Common Challenges Related to Wrap Accounts
While wrap accounts offer convenience and professional management, they come with challenges such as:
- High Fees for Passive Investors: If clients trade infrequently, they may pay more than if they used a traditional fee-based model.
- Potential Conflicts of Interest: Some firms may steer clients toward investments that generate additional revenue for the advisor.
- Lack of Customization: Some wrap accounts offer pre-set investment strategies with limited flexibility.
- Performance vs. Cost: Investors should ensure that the returns justify the fees.
- Minimum Investment Requirements: Many wrap accounts require a high minimum deposit, often starting at £50,000 or more.
Step-by-Step Guide to Using a Wrap Account
1. Assess Investment Goals & Suitability
- Determine if a wrap account aligns with your financial objectives, risk tolerance, and trading frequency.
- Consider whether you prefer active portfolio management or a more hands-on approach.
2. Compare Fee Structures
- Most wrap accounts charge between 1% and 3% of AUM annually.
- Compare this fee with standard commission-based or hourly financial advisory fees.
3. Choose a Reputable Provider
- Research wealth management firms, brokerages, and advisors offering wrap accounts.
- Ensure they are regulated and transparent about fees.
4. Review Investment Options
- Some wrap accounts offer pre-packaged portfolios, while others provide customized asset allocation.
- Check whether they include stocks, bonds, ETFs, mutual funds, or alternative investments.
5. Monitor Portfolio Performance
- Regularly review investment reports and discuss performance with your advisor.
- Ensure the account is meeting your financial goals and risk profile.
Practical and Actionable Advice
- Consider Cost vs. Benefit: If you trade frequently, a wrap account may be cost-effective; if not, a traditional fee model may be cheaper.
- Ask About Hidden Fees: Some wrap accounts include additional charges for specific services.

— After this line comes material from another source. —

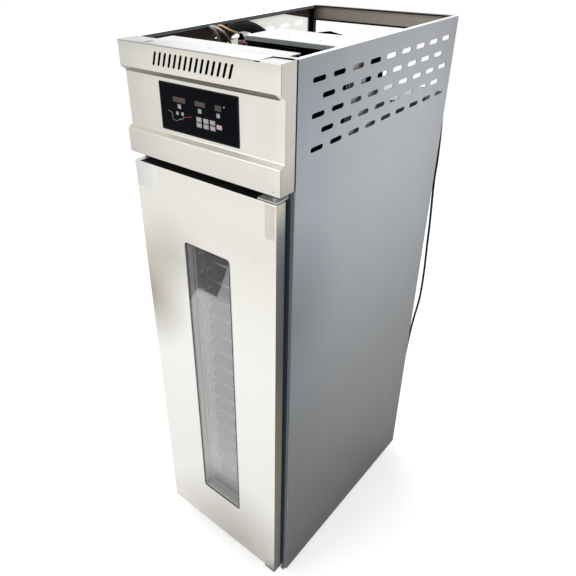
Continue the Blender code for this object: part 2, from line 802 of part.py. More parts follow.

- Check the Advisor’s Fiduciary Duty: Ensure your advisor acts in your best financial interest rather than steering you toward high-commission products.
- Look for Flexibility: Choose a provider that allows customization and adjustments to investment strategies.
FAQs
What is a wrap account?
A wrap account is an investment account where clients pay a single fee for portfolio management, trading, and advisory services.
How does a wrap account work?
Investors pay an annual fee (typically a percentage of AUM) instead of separate commissions for trades and financial advice.
Who should consider a wrap account?
Wrap accounts are best suited for high-net-worth investors and those who prefer professional management without per-trade costs.
Are wrap accounts expensive?
Fees typically range between 1% and 3% of AUM annually, which may be higher than traditional commission-based accounts.
What are the benefits of a wrap account?
It provides convenience, professional portfolio management, and consolidated fees for financial services.
What is the minimum investment for a wrap account?
Most firms require a minimum of £50,000 to £100,000, though some offer lower entry points.
Do wrap accounts offer personalized investment strategies?
Some providers offer customized portfolios, while others provide pre-set investment strategies.
What is the difference between a wrap account and a managed account?
A wrap account bundles multiple services under one fee, while a managed account may have separate charges for advisory and trading services.
Can wrap account fees be negotiated?
Yes, for high-net-worth investors, firms may offer discounted fees based on portfolio size.
How do I exit a wrap account?
You can close the account by transferring assets or liquidating holdings, but check for exit fees or restrictions.
A wrap account offers simplified fee structures and professional management, making it ideal for investors who prefer a comprehensive, hands-off approach to investing.